Required work
Start with the line containing "Vector(map(max, high, point))" and write out each line through the end of the listing, exactly as given.

Given material
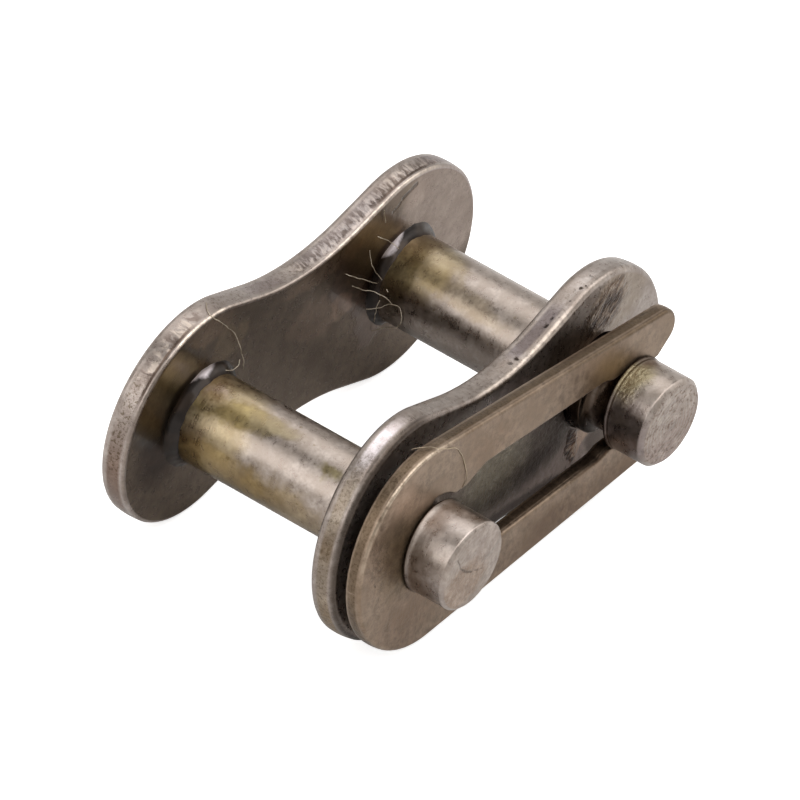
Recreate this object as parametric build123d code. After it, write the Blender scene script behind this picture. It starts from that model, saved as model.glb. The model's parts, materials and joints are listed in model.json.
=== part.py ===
from build123d import *

import math
import os

# Roller chain connecting link with a spring clip, in millimetres.
# X runs along the chain, from the clip's closed end to its mouth. Y runs along the pins, and the
# clip is on the -Y side. Z is up. The link stands on the lower edges of its two plates, and the
# origin is on that floor, below the middle of the link.

# Chain
pitch = 12.7                    # from one pin's axis to the other's
inner_width = 8.5               # clear width between the two plates

# Plates
plate_thickness = 1.2
lobe_radius = 4.75              # round end of a plate, about its pin
waist_half_height = 3.55        # half the plate's height midway between the pins
flank_length = 2.0              # straight edge between a lobe and the hollow curve of the waist
plate_edge_radius = 0.3         # tumbled edges of both plates

# Pins
pin_radius = 1.9
groove_depth = 0.4              # groove that takes the clip
groove_edge = 0.08              # broken edges of the groove
pin_tail = 1.95                 # pin in front of the clip
pin_chamfer = 0.22              # at the front end
rivet_height = 0.35             # peened end, behind the rear plate
rivet_spread = 0.12             # how far the peened end spreads past the pin
rivet_edge = 0.15

# Loose cover plate, which sits slightly askew on its pins
cover_lean_x = -3.4             # degrees about X, upper edge inwards
cover_lean_z = 2.5              # degrees about Z, end under the closed end of the clip outwards
cover_clearance = 0.045         # left between hole and pin when the plate leans

# Spring clip
clip_thickness = 0.7
clip_play = 0.9                 # between cover plate and clip, midway along the link
clip_lean_x = -4.6              # degrees about X, upper edge inwards, like the cover plate
groove_side_gap = 0.03          # on each side of the leaning clip in its groove
groove_slack = 0.25             # extra width of a groove, on the cover plate's side
seat_clearance = 0.03           # round the bottom of a groove
clip_setback = 0.4              # edge of the closed end, inside the plate's edge
clip_end_overhang = 0.27        # centre of the closed end, from its pin's axis away from the mouth
leg_width = 1.46                # each leg, near its tip
tip_radius = 0.82               # rounded tip of each leg
tip_reach = 2.74                # from the other pin's axis to the tips
relief_clearance = 0.08         # round opening beside the closed end's pin, which clears the pin
relief_offset = 0.1             # its centre, from the pin's axis towards the mouth
slot_clearance = 0.1            # on each side of a pin, where the slot is widest
slot_taper = 0.24               # how much each side of the slot comes in towards the mouth
slot_reach = 3.25               # from the closed end's pin to where the slot is widest
slot_slope = 1.2                # length of the slope that leads to it
seat_depth = 1.3                # open side of the other seat, from its pin's axis to the slot
seat_step = 0.6                 # length of the slope from that seat to the slot
leg_spread = 0.3                # how far each leg bends to snap past the groove
throat_reach = 1.65             # from the pin's axis to the end of the throat
clip_corner = 0.15              # corners of the opening, seen along the pins
clip_edge = 0.1                 # broken edges of the strip

# Places that follow from the sizes
axis_height = lobe_radius
pin_length = (rivet_height + 2 * plate_thickness + inner_width + clip_play + clip_thickness
              + pin_tail)
rear_end_y = pin_length / 2
rear_outer_y = rear_end_y - rivet_height
rear_inner_y = rear_outer_y - plate_thickness
cover_inner_y = rear_inner_y - inner_width
cover_outer_y = cover_inner_y - plate_thickness
clip_back_y = cover_outer_y - clip_play
clip_front_y = clip_back_y - clip_thickness
front_end_y = -rear_end_y
left_x = -pitch / 2
right_x = pitch / 2
groove_radius = pin_radius - groove_depth
clip_tilt = math.radians(abs(clip_lean_x))
clip_middle_y = (clip_front_y + clip_back_y) / 2
groove_gap = groove_side_gap + math.tan(clip_tilt) * pin_radius
seat_radius = (groove_radius / math.cos(clip_tilt) + math.tan(clip_tilt) * clip_thickness / 2
               + seat_clearance)
clip_end_radius = lobe_radius - clip_setback
relief_radius = pin_radius + relief_clearance
slot_half_wide = pin_radius + slot_clearance
slot_half_narrow = slot_half_wide - slot_taper
tip_half_height = slot_half_narrow + leg_width
throat_half_height = groove_radius - leg_spread


def across_pins(y):
    """Drawing plane across the pins at y: right is +X, up is +Z, and it faces the clip's side."""
    return Plane(origin=(0, y, axis_height), x_dir=(1, 0, 0), z_dir=(0, -1, 0))


def on_circle(centre, radius, angle):
    """Point of a circle at an angle from +X."""
    return (centre[0] + radius * math.cos(angle), centre[1] + radius * math.sin(angle))


def tangent_direction(start, end, reach, turn):
    """Direction at right angles to a common tangent of two circles, seen from the first centre.

    The reach is the sum of their radii for a tangent that crosses between them, and their
    difference for one that doesn't. A point counts as a circle of no radius.
    """
    across, up = end[0] - start[0], end[1] - start[1]
    return math.atan2(up, across) + turn * math.acos(reach / math.hypot(across, up))


def arc(centre, radius, start, end):
    """Arc from one angle to another, the way round that passes their mean."""
    middle = (start + end) / 2
    return ThreePointArc(*(on_circle(centre, radius, angle) for angle in (start, middle, end)))


def flipped(edges, plane):
    """The same edges with their mirror images."""
    return edges + [edge.mirror(plane) for edge in edges]


def closed_face(edges):
    """Face inside a closed run of edges, given in any order."""
    return make_face(Wire(edges, sequenced=True))


def plate_outline():
    """Figure-of-eight outline: two round lobes joined by straight flanks and hollow waists."""
    lobe = (right_x, 0)
    waist_radius = ((right_x**2 + waist_half_height**2 - lobe_radius**2 - flank_length**2)
                    / (2 * (lobe_radius - waist_half_height)))
    waist = (0, waist_half_height + waist_radius)
    flank = tangent_direction(lobe, waist, lobe_radius + waist_radius, -1)
    quarter = [
        arc(lobe, lobe_radius, 0, flank),
        Line(on_circle(lobe, lobe_radius, flank), on_circle(waist, -waist_radius, flank)),
        arc(waist, -waist_radius, flank, math.pi / 2),
    ]
    return closed_face(flipped(flipped(quarter, Plane.YZ), Plane.XZ))


def plate(back_y, hole_radius):
    """Blanked plate with two holes, whose face on the +Y side is at back_y."""
    drawing = across_pins(back_y)
    body = extrude(drawing * plate_outline(), plate_thickness)
    rims = body.faces().filter_by(Axis.Y).edges()
    body = fillet(rims, min(plate_edge_radius, 0.45 * plate_thickness))
    for x in (left_x, right_x):
        body -= extrude(drawing * Pos(x, 0) * Circle(hole_radius), plate_thickness)
    return body


def make_rear_plate():
    """Plate in which both pins are pressed and peened."""
    return plate(rear_outer_y, pin_radius)


def leaned(body, middle_y, lean_x, lean_z=0):
    """The body, turned about X and then about Z, about the link's middle at middle_y."""
    middle = Pos(0, middle_y, axis_height)
    return middle * Rot(Z=lean_z) * Rot(X=lean_x) * middle.inverse() * body


def make_cover_plate():
    """Loose plate, turned about its own middle, with holes that still clear the straight pins."""
    tilt = math.hypot(math.radians(cover_lean_x), math.radians(cover_lean_z))
    hole_radius = (pin_radius / math.cos(tilt) + math.tan(tilt) * plate_thickness / 2
                   + cover_clearance)
    middle_y = (cover_inner_y + cover_outer_y) / 2
    return leaned(plate(cover_inner_y, hole_radius), middle_y, cover_lean_x, cover_lean_z)


def make_pin(x):
    """Turned pin: chamfered front end, groove for the clip, plain shank and peened rear end."""
    groove_back_y = clip_back_y + groove_gap + groove_slack
    groove_front_y = clip_front_y - groove_gap
    head_radius = pin_radius + rivet_spread
    profile = Polyline(
        (0, front_end_y),
        (pin_radius - pin_chamfer, front_end_y),
        (pin_radius, front_end_y + pin_chamfer),
        (pin_radius, groove_front_y - groove_edge),
        (pin_radius - groove_edge, groove_front_y),
        (groove_radius, groove_front_y),
        (groove_radius, groove_back_y),
        (pin_radius - groove_edge, groove_back_y),
        (pin_radius, groove_back_y + groove_edge),
        (pin_radius, rear_outer_y),
        (head_radius, rear_outer_y),
        (head_radius, rear_end_y - rivet_edge),
        (head_radius - rivet_edge, rear_end_y),
        (0, rear_end_y),
        close=True,
    )
    return Pos(x, 0, axis_height) * revolve(make_face(profile), Axis.Y)


def clip_outline():
    """Outline of the clip, and the corners of its opening above the pins' axes."""
    closed_end = (left_x - clip_end_overhang, 0)
    tip = (right_x + tip_reach - tip_radius, tip_half_height - tip_radius)
    back = tangent_direction(closed_end, tip, clip_end_radius - tip_radius, 1)

    mouth_corner = (right_x + throat_reach, throat_half_height)
    lead_in = tangent_direction(tip, mouth_corner, tip_radius, 1)
    throat = math.asin(throat_half_height / seat_radius)
    throat_corner = on_circle((right_x, 0), seat_radius, throat)
    seat_corner = (right_x - seat_depth, seat_radius)
    slot_end = (seat_corner[0] - seat_step, slot_half_narrow)

    slot_corner = (left_x + slot_reach, slot_half_wide)
    neck_corner = (slot_corner[0] - slot_slope, seat_radius)

    relief = (left_x + relief_offset, 0)
    relief_start = math.asin(seat_radius / relief_radius)
    relief_end = math.acos((left_x - relief[0]) / relief_radius)
    relief_corner = on_circle(relief, relief_radius, relief_start)
    step_corner = on_circle(relief, relief_radius, relief_end)

    upper = [
        arc(closed_end, clip_end_radius, math.pi, back),
        Line(on_circle(closed_end, clip_end_radius, back), on_circle(tip, tip_radius, back)),
        arc(tip, tip_radius, back, lead_in),
        Line(on_circle(tip, tip_radius, lead_in), mouth_corner),
        Line(mouth_corner, throat_corner),
        arc((right_x, 0), seat_radius, throat, math.pi / 2),
        Line((right_x, seat_radius), seat_corner),
        Line(seat_corner, slot_end),
        Line(slot_end, slot_corner),
        Line(slot_corner, neck_corner),
        Line(neck_corner, relief_corner),
        arc(relief, relief_radius, relief_start, relief_end),
        Line(step_corner, (left_x, seat_radius)),
        arc((left_x, 0), seat_radius, math.pi / 2, math.pi),
    ]
    corners = [mouth_corner, throat_corner, seat_corner, slot_end, slot_corner, neck_corner,
               relief_corner, step_corner]
    return closed_face(flipped(upper, Plane.XZ)), corners


def make_spring_clip():
    """Flat slotted strip, closed round one pin and open past the other, leaning in its grooves."""
    outline, corners = clip_outline()
    body = extrude(across_pins(clip_back_y) * outline, clip_thickness)
    near = 0.01 * clip_thickness
    spots = [Vector(x, clip_back_y, axis_height + side * z) for x, z in corners for side in (1, -1)]
    sharp = [edge for edge in body.edges().filter_by(Axis.Y)
             if any((edge @ end - spot).length < near for spot in spots for end in (0, 1))]
    body = fillet(sharp, clip_corner)
    rims = body.faces().filter_by(Axis.Y).edges()
    return leaned(chamfer(rims, clip_edge), clip_middle_y, clip_lean_x)


def main():
    """Writes each piece to its own file."""
    pieces = {
        "rear_plate": make_rear_plate(),
        "left_pin": make_pin(left_x),
        "right_pin": make_pin(right_x),
        "cover_plate": make_cover_plate(),
        "spring_clip": make_spring_clip(),
    }
    os.makedirs("parts", exist_ok=True)
    for name, piece in pieces.items():
        export_step(piece, f"parts/{name}.step")


main()
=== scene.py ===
"""Chain connecting link with a spring clip: its detailed pieces, finishes, studio and camera.

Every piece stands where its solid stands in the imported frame. Sizes are in millimetres until a
mesh is written, and then in metres. X runs along the chain to the clip's mouth, Y along the pins
to the plate that they are peened in, and Z is up.
"""

import json
import logging
import math
from dataclasses import dataclass
from enum import Enum
from typing import Sequence

import bmesh
import bpy
import numpy as np
from mathutils import Matrix, Vector


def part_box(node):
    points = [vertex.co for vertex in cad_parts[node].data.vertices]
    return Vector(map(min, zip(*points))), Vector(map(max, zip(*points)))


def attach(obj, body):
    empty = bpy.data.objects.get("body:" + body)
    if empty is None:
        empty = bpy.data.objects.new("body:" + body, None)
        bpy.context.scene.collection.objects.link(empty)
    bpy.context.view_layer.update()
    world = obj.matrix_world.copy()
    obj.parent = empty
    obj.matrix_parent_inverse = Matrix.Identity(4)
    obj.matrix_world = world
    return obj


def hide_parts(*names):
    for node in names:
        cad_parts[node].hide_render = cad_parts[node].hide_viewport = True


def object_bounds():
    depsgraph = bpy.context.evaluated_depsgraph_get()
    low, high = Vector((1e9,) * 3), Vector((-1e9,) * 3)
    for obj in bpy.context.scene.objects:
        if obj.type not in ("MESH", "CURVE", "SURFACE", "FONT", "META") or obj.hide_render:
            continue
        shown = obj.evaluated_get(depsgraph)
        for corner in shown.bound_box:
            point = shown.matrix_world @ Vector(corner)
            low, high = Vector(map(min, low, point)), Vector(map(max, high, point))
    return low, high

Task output
            low, high = Vector(map(min, low, point)), Vector(map(max, high, point))
    return low, high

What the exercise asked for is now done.